Richardson’s harmonicon was hewn of rocks from the volcanic mountain of Skiddaw, and is considered part of the lithophone family of instruments – such as a modern xylophone or glockenspiel – featuring stone bars shaped, assembled and tuned accordingly.

The largest rock was approximately three feet long and measured at an octave below middle C, while the smallest stone was only six inches long.

The stone was laid upon twisted straw across a pair of wooden bars. An assortment of specialized leather and wooden mallets were used to actually play the instrument.

Differently than ‘ringing rocks,’ Richardson’s harmonicon was actually constructed specificially because the hornfels he used were meant to dampen the vibrations immediately due to the greater density and minerals of internal structure.

The Mysterious Beauty of Sound – The Cymatics Effect

Sound plays a much larger role in the ebb and flow of life on our planet than most people fully appreciate.

More specifically, sounds warn, inform and guide us, trigger emotions and help us make better sense of the world around us and our place in the order of things.

The mysteries and wonders of the spectrums of sound generally intrigues us.

From loving warbles of a morning dove at the first light of dawn to the golden silence of a summer afternoon breeze to the ferocious crackles of thunder to the plip-plop of the falling rain, sounds fill our lives.

One of the most exciting and beautiful expressions of sound is found within the scientific artform of cymatics.

Cymatics was first documented in the 1880s by German physicist and musician Ernst Chladni. He demonstrated the process of using sound vibrations via varying frequencies to manifest geometeric patterns of sand.

Chlandi took a metal plate, spread sand along the top and then ran a violin bow on the edges. As he did this, the sand settled into distinct geometric patterns, depending on the frequencies of the sound waves.

No magic tricks. No hoaxing. Simply a mystery of science.

Later, during the 1960’s, Swiss physician Hans Jenny expanded upon Chladni’s experiments, delving into the study of vibrational phenomena and coining the term “cymatics”.

Then, visual artist Jeff Louviere stumbled upon the works of Jenny and Chladni. Intrigued, he and his partner, photographer Vanessa Brown, conducted a series of experiments exploring the visual manifestations of sound on matter.

Their endeavors culminated in the production of Resonantia (‘echo’ in Latin), a multimedia project featuring a dozen images generated by the cymatics process.

Importantly, it is not necessary to be a scientist to experiment with cymatics. Cymatics is able to be tested by anyone.

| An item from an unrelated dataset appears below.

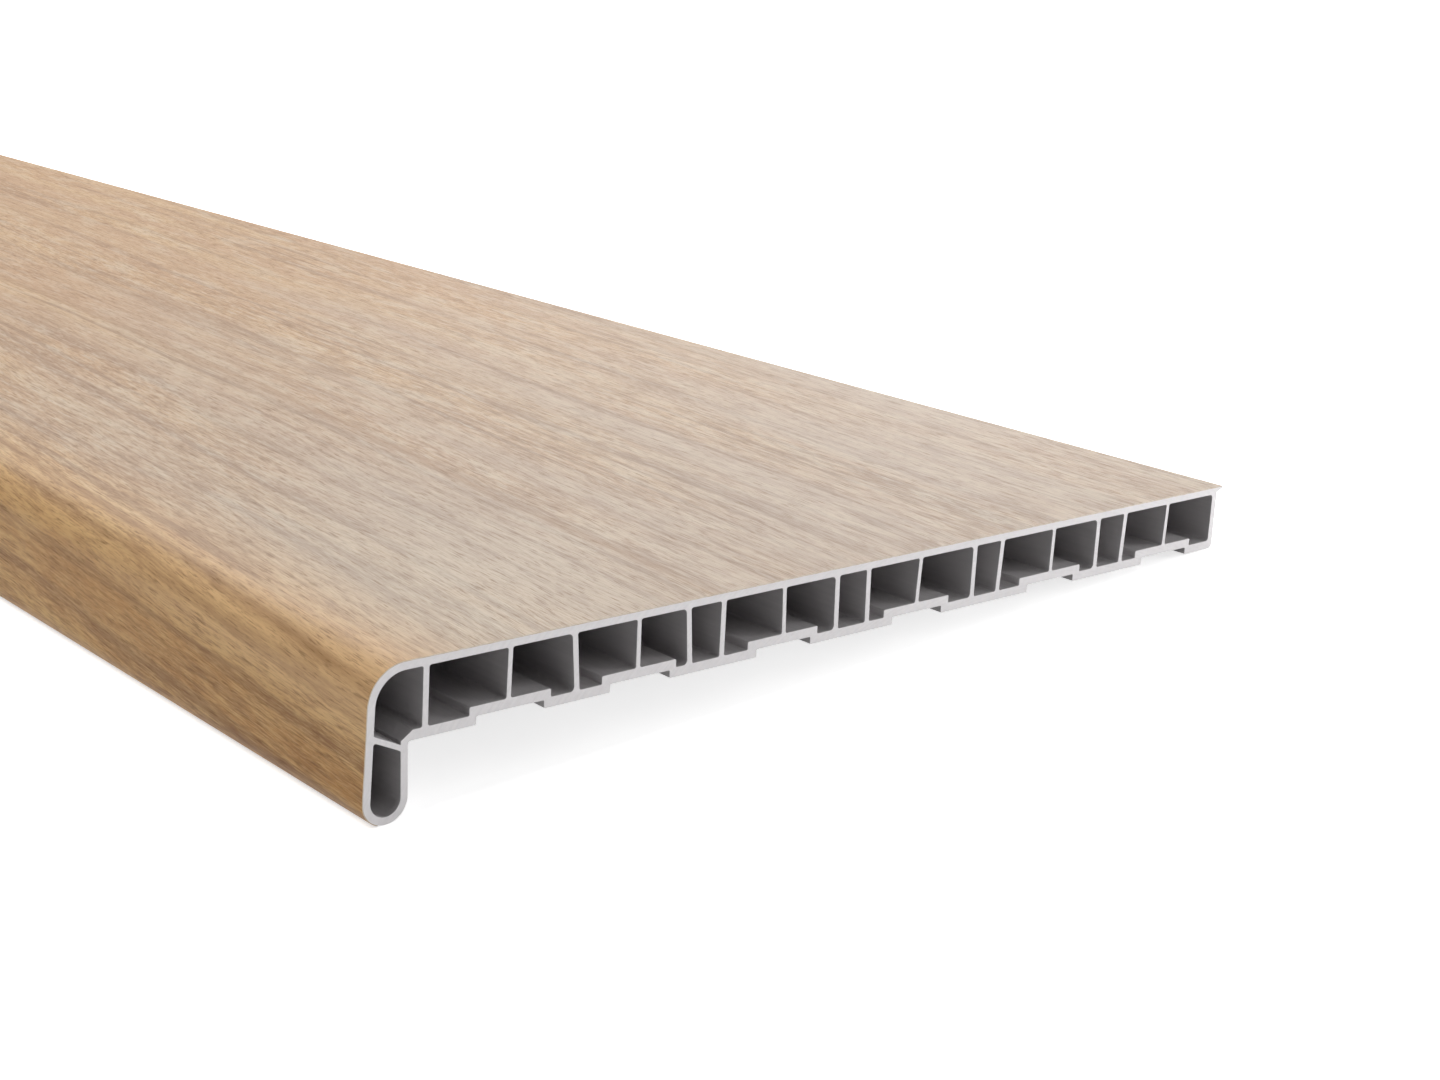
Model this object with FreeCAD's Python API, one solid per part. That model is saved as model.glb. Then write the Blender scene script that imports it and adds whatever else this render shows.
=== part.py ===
import FreeCAD, Part
import math
import os
from collections import namedtuple

# Window sill board: a length of hollow-chamber plastic extrusion with a drop nose,
# and a thin decor film laid over its face and nose.
# Millimetres. X runs along the board, Y from the nose (-Y) to the back edge (+Y), Z up.
# The origin is midway along the length and width, level with the lowest point of the nose.

# Overall sizes
board_length = 1000.0
board_width = 300.0
board_thickness = 19.0
nose_height = 37.5

# Decor film over the face and the front of the nose
film_thickness = 0.25
film_wrap_angle = 70.0

# Nose: its depth front to back, the lean of its front and the round into the face
nose_depth = 11.8
nose_lean_angle = 3.2
face_round = 9.75
nose_heel_round = 0.8

# Divider between the two nose chambers, and the sloped floor beside it
divider_thickness = 1.3
divider_angle = 26.0
divider_drop = 0.45
heel_rise = 0.4
heel_run = 3.1

# Walls
skin_wall = 1.85
floor_wall = 2.5
back_wall = 1.9
main_web = 1.5
groove_web = 1.2

# Grooves along the underside, each under a groove web
groove_depth = 2.1
groove_round = 0.4

# Back edge: the face runs past the back wall as a thin lip
lip_reach = 2.5
lip_root = 1.3
lip_tip = 0.4
back_round = 1.5

# Chambers: the round in their corners, the fuller one where a chamber ends at a main web,
# and the narrowest chamber that still gets a web
chamber_round = 0.6
main_web_round = 1.2
narrowest_chamber = 8.0

# Webs, by their centres at mid height, and their leans: how much further back the top of a
# web stands than its foot. The first web stands behind the nose. Each bay then goes on with
# its spacings: to the groove web, to the next main web, and to that web's twin.
# A groove's edges and the steps of the floor over it are given from the groove web.
first_web = 16.4
first_web_lean = 0.3
Groove = namedtuple("Groove", "front back front_step back_step")
Bay = namedtuple("Bay", "to_groove_web to_main_web to_twin_web leans groove")
bays = [
    Bay(22.6, 18.9, 0.0, (0.5, -0.9, 0.0), Groove(9.0, 9.9, 10.9, 11.8)),
    Bay(18.6, 15.7, 10.7, (0.0, -0.9, 0.1), Groove(8.3, 9.9, 10.8, 11.8)),
    Bay(20.3, 18.2, 11.1, (-0.5, -0.3, -0.3), Groove(8.8, 9.5, 11.8, 11.8)),
    Bay(18.7, 21.2, 10.5, (0.8, 0.1, 0.9), Groove(9.1, 9.3, 12.4, 11.9)),
    Bay(21.4, 19.2, 11.5, (0.4, 0.1, 0.8), Groove(9.4, 9.8, 12.9, 12.4)),
    Bay(19.3, 21.4, 10.6, (0.6, 0.0, 0.0), Groove(9.8, 10.4, 12.9, 12.1)),
]

# Heights and places that follow from the sizes above, measured from the nose's
# foremost front and lowest point
underside = nose_height - board_thickness
face_of_plastic = nose_height - film_thickness
ceiling = face_of_plastic - skin_wall
low_floor = underside + floor_wall
groove_roof = underside + groove_depth
raised_floor = groove_roof + floor_wall
back_outside = board_width - lip_reach
back_inside = back_outside - back_wall
tip_radius = (nose_depth - film_thickness) / 2
nose_back_inside = nose_depth - skin_wall

Web = namedtuple("Web", "centre lean thickness front_round groove")


def point(y, z):
    """Return the section point that lies y behind the nose front and z above the nose tip."""
    return FreeCAD.Vector(-board_length / 2, y - board_width / 2, z)


def front_face(z, outward):
    """Return y on the leaning front at height z, a distance outward of the bare plastic."""
    lean = math.radians(nose_lean_angle)
    tip_centre = film_thickness + tip_radius
    return tip_centre + (math.sin(lean) * (z - tip_radius) - tip_radius - outward) / math.cos(lean)


def rounded_wire(corners):
    """Return a closed wire through corners (y, z, radius), each turned by its own arc."""
    places = [point(y, z) for y, z, radius in corners]
    bends = []
    for index, (y, z, radius) in enumerate(corners):
        here = places[index]
        back = (places[index - 1] - here).normalize()
        ahead = (places[(index + 1) % len(places)] - here).normalize()
        half_angle = back.getAngle(ahead) / 2
        reach = radius / math.tan(half_angle)
        middle = (back + ahead).normalize()
        crown = here + middle * (radius / math.sin(half_angle) - radius)
        bends.append((here + back * reach, crown, here + ahead * reach, radius))
    edges = []
    for index, (entry, crown, leave, radius) in enumerate(bends):
        if radius > 0:
            edges.append(Part.Arc(entry, crown, leave).toShape())
        next_entry = bends[(index + 1) % len(bends)][0]
        if leave.distanceToPoint(next_entry) > 1e-6:
            edges.append(Part.LineSegment(leave, next_entry).toShape())
    return Part.Wire(edges)


def on_circle(y, z, radius, angle):
    """Return the section point on a circle about (y, z), at an angle in degrees."""
    turn = math.radians(angle)
    return point(y + radius * math.cos(turn), z + radius * math.sin(turn))


def arc_about(y, z, radius, start_angle, end_angle):
    """Return an arc edge about (y, z) between two angles in degrees."""
    angles = (start_angle, (start_angle + end_angle) / 2, end_angle)
    return Part.Arc(*[on_circle(y, z, radius, angle) for angle in angles]).toShape()


def place_webs():
    """Return the webs from the nose to the back, as many as the board's width has room for."""
    webs = [Web(first_web, first_web_lean, main_web, chamber_round, None)]
    centre = first_web
    index = 0
    while True:
        bay = bays[min(index, len(bays) - 1)]
        groove_room = bay.groove.back_step + 3 * chamber_round
        steps = [
            (bay.to_groove_web, bay.leans[0], groove_web, chamber_round, bay.groove, groove_room),
            (bay.to_main_web, bay.leans[1], main_web, main_web_round, None, narrowest_chamber),
            (bay.to_twin_web, bay.leans[2], main_web, chamber_round, None, narrowest_chamber),
        ]
        for spacing, lean, thickness, front_round, groove, room in steps:
            if spacing == 0:
                continue
            centre += spacing
            if centre > back_inside - room:
                return webs
            webs.append(Web(centre, lean, thickness, front_round, groove))
        index += 1


def web_side(web, z, side):
    """Return y on a web at height z: on its nose side for side -1, on its back side for side 1."""
    middle = (ceiling + low_floor) / 2
    leaned = web.lean * (z - middle) / (ceiling - low_floor)
    return web.centre + leaned + side * web.thickness / 2


def section_outline(webs):
    """Return the wire round the outside of the plastic section."""
    corners = [
        (board_width, face_of_plastic, 0),
        (front_face(face_of_plastic, 0), face_of_plastic, face_round),
        (front_face(0, 0), 0, tip_radius),
        (nose_depth, 0, tip_radius),
        (nose_depth, underside, nose_heel_round),
    ]
    for web in webs:
        if web.groove:
            front = web.centre - web.groove.front
            back = web.centre + web.groove.back
            corners.append((front, underside, groove_round))
            corners.append((front, groove_roof, groove_round))
            corners.append((back, groove_roof, groove_round))
            corners.append((back, underside, groove_round))
    corners.append((back_outside, underside, back_round))
    corners.append((back_outside, face_of_plastic - lip_root, 0))
    corners.append((board_width, face_of_plastic - lip_tip, 0))
    return rounded_wire(corners)


def divider_top(y):
    """Return the height of the nose divider's upper side at y."""
    fall = math.tan(math.radians(divider_angle))
    return underside - divider_drop + fall * (nose_back_inside - y)


def divider_meets_front(depth):
    """Return where a line, depth below the divider's upper side, meets the nose's front wall."""
    fall = math.tan(math.radians(divider_angle))
    slant = math.tan(math.radians(nose_lean_angle))
    base = front_face(0, -skin_wall)
    y = (base + slant * (divider_top(0) - depth)) / (1 + slant * fall)
    return y, divider_top(y) - depth


def nose_chambers(webs):
    """Return the wires of the nose's lower chamber and of the upper one behind the round."""
    inner_tip = tip_radius - skin_wall
    depth = divider_thickness / math.cos(math.radians(divider_angle))
    low_y, low_z = divider_meets_front(depth)
    high_y, high_z = divider_meets_front(0)
    lower = rounded_wire([
        (low_y, low_z, chamber_round),
        (front_face(skin_wall, -skin_wall), skin_wall, inner_tip),
        (nose_back_inside, skin_wall, inner_tip),
        (nose_back_inside, divider_top(nose_back_inside) - depth, chamber_round),
    ])
    upper = rounded_wire([
        (web_side(webs[0], ceiling, -1), ceiling, chamber_round),
        (front_face(ceiling, -skin_wall), ceiling, face_round - skin_wall),
        (high_y, high_z, 0),
        (nose_back_inside, divider_top(nose_back_inside), 0),
        (nose_back_inside, underside + heel_rise, 0),
        (nose_back_inside + heel_run, low_floor, 0),
        (web_side(webs[0], low_floor, -1), low_floor, chamber_round),
    ])
    return [lower, upper]


def chamber(web, following):
    """Return the wire of the chamber between two webs, its floor stepped beside a groove."""
    left_floor = raised_floor if web.groove else low_floor
    right_floor = raised_floor if following.groove else low_floor
    end_round = following.front_round
    step = None
    if web.groove and not following.groove:
        step = web.centre + web.groove.back_step
    if following.groove and not web.groove:
        step = following.centre - following.groove.front_step
    corners = [(web_side(web, ceiling, 1), ceiling, chamber_round)]
    start = web_side(web, left_floor, 1) + 2 * chamber_round
    end = web_side(following, right_floor, -1) - end_round - chamber_round
    if step is not None and start < step < end:
        corners.append((web_side(web, left_floor, 1), left_floor, chamber_round))
        corners.append((step, left_floor, groove_round))
        corners.append((step, right_floor, groove_round))
        corners.append((web_side(following, right_floor, -1), right_floor, end_round))
    else:
        floor = max(left_floor, right_floor)
        corners.append((web_side(web, floor, 1), floor, chamber_round))
        corners.append((web_side(following, floor, -1), floor, end_round))
    corners.append((web_side(following, ceiling, -1), ceiling, end_round))
    return rounded_wire(corners)


def board_chambers(webs):
    """Return the wires of the chambers between the webs and up to the back wall."""
    back = Web(back_inside + back_wall / 2, 0.0, back_wall, main_web_round, None)
    return [chamber(web, following) for web, following in zip(webs, webs[1:] + [back])]


def make_hollow_board():
    """Return the extruded plastic board as one solid, with every chamber open at both ends."""
    webs = place_webs()
    wires = [section_outline(webs)] + nose_chambers(webs) + board_chambers(webs)
    section = Part.makeFace(wires, "Part::FaceMakerBullseye")
    return section.extrude(FreeCAD.Vector(board_length, 0, 0))


def make_decor_film():
    """Return the film as one solid, from the lip's tip over the face and round the nose."""
    tip_y = film_thickness + tip_radius
    bend_z = face_of_plastic - face_round
    bend_y = front_face(bend_z, 0) + face_round / math.cos(math.radians(nose_lean_angle))
    front = 180.0 - nose_lean_angle
    end = 180.0 + film_wrap_angle
    tip_outer = tip_radius + film_thickness
    bend_outer = face_round + film_thickness
    lines = [
        (point(board_width, face_of_plastic), point(board_width, nose_height)),
        (point(board_width, nose_height), point(bend_y, nose_height)),
        (on_circle(bend_y, bend_z, bend_outer, front), on_circle(tip_y, tip_radius, tip_outer, front)),
        (on_circle(tip_y, tip_radius, tip_outer, end), on_circle(tip_y, tip_radius, tip_radius, end)),
        (on_circle(tip_y, tip_radius, tip_radius, front), on_circle(bend_y, bend_z, face_round, front)),
        (point(bend_y, face_of_plastic), point(board_width, face_of_plastic)),
    ]
    arcs = [
        arc_about(bend_y, bend_z, bend_outer, 90.0, front),
        arc_about(tip_y, tip_radius, tip_outer, front, end),
        arc_about(tip_y, tip_radius, tip_radius, front, end),
        arc_about(bend_y, bend_z, face_round, 90.0, front),
    ]
    edges = [Part.LineSegment(start, stop).toShape() for start, stop in lines] + arcs
    wire = Part.Wire(Part.__sortEdges__(edges))
    return Part.Face(wire).extrude(FreeCAD.Vector(board_length, 0, 0))


os.makedirs("parts", exist_ok=True)
nodes = {"hollow_board": make_hollow_board(), "decor_film": make_decor_film()}
for name, shape in nodes.items():
    shape.exportStep("parts/" + name + ".step")
    print(name, shape.isValid(), len(shape.Solids), round(shape.Volume / 1000, 2), "cm3", shape.BoundBox)
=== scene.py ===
"""Window sill board: a hollow plastic extrusion with an oak decor film, dressed for its picture.

Sizes are written in millimetres, as on the section drawing, and turned to metres once.
Section places are (y, z): y behind the foremost front of the nose, z above the nose tip.
"""

import logging
import math
from dataclasses import dataclass, field
from enum import Enum
from typing import Any, NamedTuple, Optional

import bpy
from bpy.types import Material, Node, NodeSocket, NodeTree, Object
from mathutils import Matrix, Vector

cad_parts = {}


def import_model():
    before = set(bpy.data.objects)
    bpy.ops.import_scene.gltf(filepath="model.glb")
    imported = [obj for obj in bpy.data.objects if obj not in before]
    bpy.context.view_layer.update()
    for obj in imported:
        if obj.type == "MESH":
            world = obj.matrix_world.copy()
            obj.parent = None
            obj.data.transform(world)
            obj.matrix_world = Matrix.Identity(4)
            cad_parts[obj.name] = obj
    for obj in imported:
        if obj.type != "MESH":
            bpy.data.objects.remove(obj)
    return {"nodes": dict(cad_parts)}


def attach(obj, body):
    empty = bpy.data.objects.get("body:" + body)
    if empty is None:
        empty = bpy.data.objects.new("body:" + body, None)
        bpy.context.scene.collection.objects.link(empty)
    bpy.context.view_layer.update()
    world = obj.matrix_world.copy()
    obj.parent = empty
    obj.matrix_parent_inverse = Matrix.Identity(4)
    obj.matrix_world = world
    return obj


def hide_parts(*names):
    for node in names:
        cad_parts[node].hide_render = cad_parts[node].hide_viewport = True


MM = 0.001
WHITE = "#ffffff"

log = logging.getLogger("sill_board")

frame: dict[str, Any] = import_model()


class Corner(NamedTuple):
    """A corner of a section outline in millimetres, with the radius that rounds it."""

    y: float
    z: float
    radius: float


class Groove(NamedTuple):
    """A groove's edges and the steps of the floor over it, in millimetres from its web."""

    front: float
    back: float
    front_step: float
    back_step: float


class Bay(NamedTuple):
    """One bay: the spacings to its groove web, main web and twin, their leans, and its groove."""

    to_groove_web: float
    to_main_web: float
    to_twin_web: float
    leans: tuple[float, float, float]
    groove: Groove


class Web(NamedTuple):
    """One web: its centre, how far its top leans back, its thickness and what stands beside it."""

    centre: float
    lean: float
    thickness: float
    front_round: float
    groove: Optional[Groove]


class Fade(NamedTuple):
    """A share that goes from first to last while a reading goes from start to end, held beyond."""

    start: float
    end: float
    first: Any = 0.0
    last: Any = 1.0

    def inputs(self, reading: Any) -> dict[str, Any]:
        """Name the inputs of the Map Range node that fades this reading."""
        limits = {"From Min": self.start, "From Max": self.end, "To Min": self.first, "To Max": self.last}
        return {"Value": reading, **limits}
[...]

By using a metal plate with tiny piles of sand on it, hooked up to a machine that transmits sound, this YouTuber was able to demonstrate that different frequencies caused the sand grains to form their own unique, and consistent, geometrics patterns, as demonstrated in the video below.

The question that cannot be overlooked is: how do the grains of sand ‘know’ how to formulate into unique patterns based on the type of sound waves being received? It doesn’t matter who or where you are in the world, when conducted properly, the same geometric patterns correspond to a specific frequency.

Is this the language, the expression, of God? What else in our known existence could be instructing these sand grains to work together to form specific and perfect geometric patterns?

In essence, each individual grain of sand is a receiver and performs a function in unison with neighboring grains of sand depending on which frequency is presented.

Are the sand grains, somehow, one collective consciousness working together in some mysterious way that humans are unable to comprehend the reason, yet see clearly the end result?

How else is this amazing behavior of Nature possible? The metal plate is simply a conduit, essentially the transmitter of the message.

The images themselves are a creative example of physics at work. “It’s kind of a classic demonstration in acoustics,” says Trevor Cox, a professor of acoustic engineering at the University of Salford in England. “These are actual physical patterns.”

Every object has a characteristic frequency, or frequencies, at which it vibrates most, with the least input of energy. Those vibrations are associated with standing wave patterns called modes.

“What’s happening is, the sand is moving away from the bits [on the plate] where it’s vibrating a lot” says Cox, and it’s settling in places where there are no vibrations (these places are called “nodes”). And, “if you up the frequency, you’ll find the patterns get really complicated,” because more of those nodes occur.

All sounds on Earth are pressurized acoustic vibrations, or disturbances, in and through either a liquid (water), gas (air) or solid form, and as a result, manifest into different and specific sound wave patterns that affect everything else within their reach.

Regardless of how technical the actual science and mathematics behind cymatics are, it remains a challenge to apply an everyday explanation and logic to this wonderfully beautiful enigma of the world around us.